RE: 20gigabyte string searching
- Posted by "Ricardo M. Forno" <rforno at uyuyuy.com> Oct 02, 2004
- 468 views
It depends on how many times you are going to search for a substring. If you need to search only once, then the best way is to read the data by pieces into storage and perform the search on them. This holds true also if you are going to perform the search a few (how many?) times. The same in case you modify (append, etc.) the huge file between a few searches.

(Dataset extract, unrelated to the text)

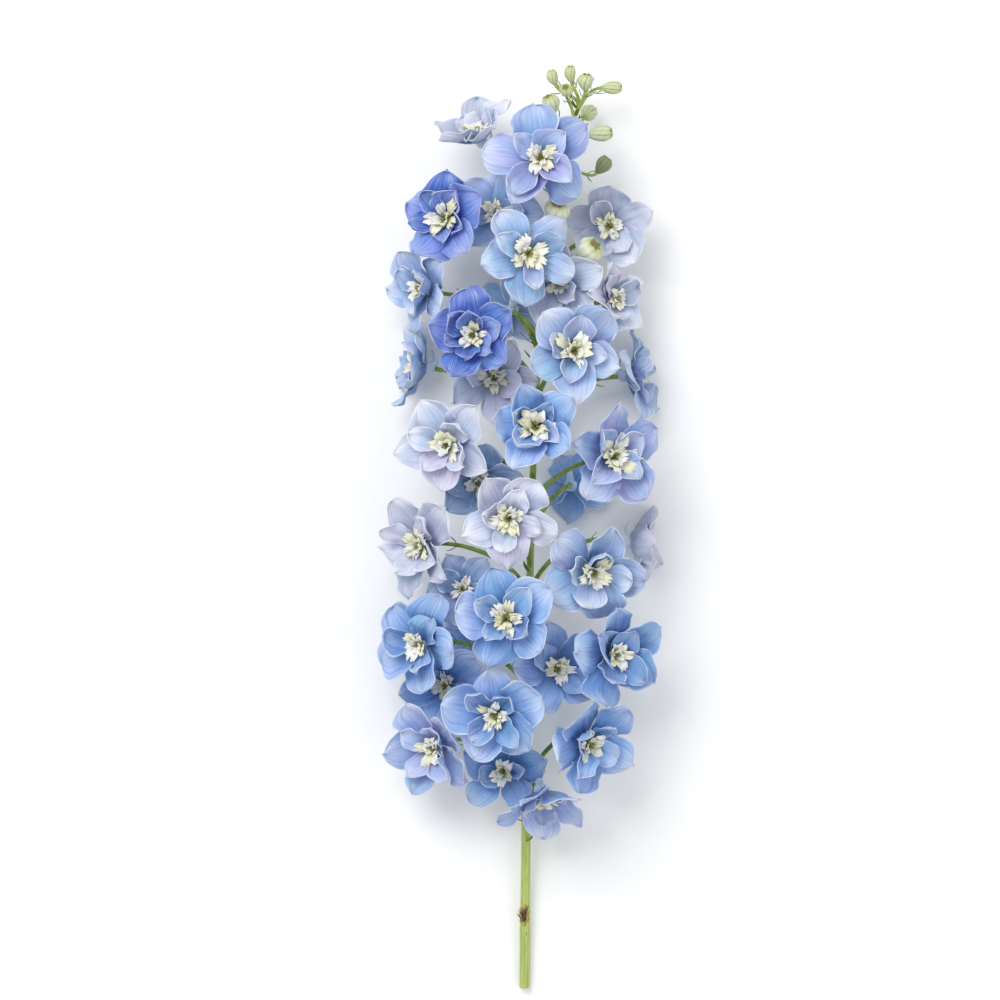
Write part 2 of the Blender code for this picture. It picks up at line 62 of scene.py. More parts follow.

In any other case, there are some techniques that will help (sorting, hashing), but it all depends on the fine details of the search (is the length of the substring constant? is the file partitioned into records (it seems it is, according to your description)? are these recors all of the same length? etc.) Please give us a sample of the file and the substring, and the above mentioned details. Regards. ----- Original Message ----- From: Kat <gertie at visionsix.com> To: <EUforum at topica.com> Sent: Friday, October 01, 2004 9:10 PM Subject: 20gigabyte string searching > > > Serious question: what's the best way to search twenty gigabytes of text for > a 100byte substring, using Euphoria? Keep in mind Eu will blow up 20gigs to > 80 in ram, and each copy made to munge it is another 80 gigs, so loading > the file into a sequence isn't possible. I foresee tons of disk thrashing, as i > don't have gigs of ram laying around.. > > The two gigs can be formed like this: > {"string-1","string-2"...."string-n"} > where each string-x is 20 to 120 chars long, most will be in the 100 > character neighborhood. Chances of them being sorted is low, as i don't see > how Eu can be used to sort them in my lifetime. > or they can be like this: > {string-1\nstring-2\nstring3\n...string-n} > > I have a list of 150 million string-xs laying here, and don't know the best way > to put them together so solve the search problem. Flat sequence with > separators, or nested sequence? Having a parallel sequence of what was > found would be terribly nice, but would be equally huge in count (altho > shouldn't be as big absolutely). > > Kat > > > >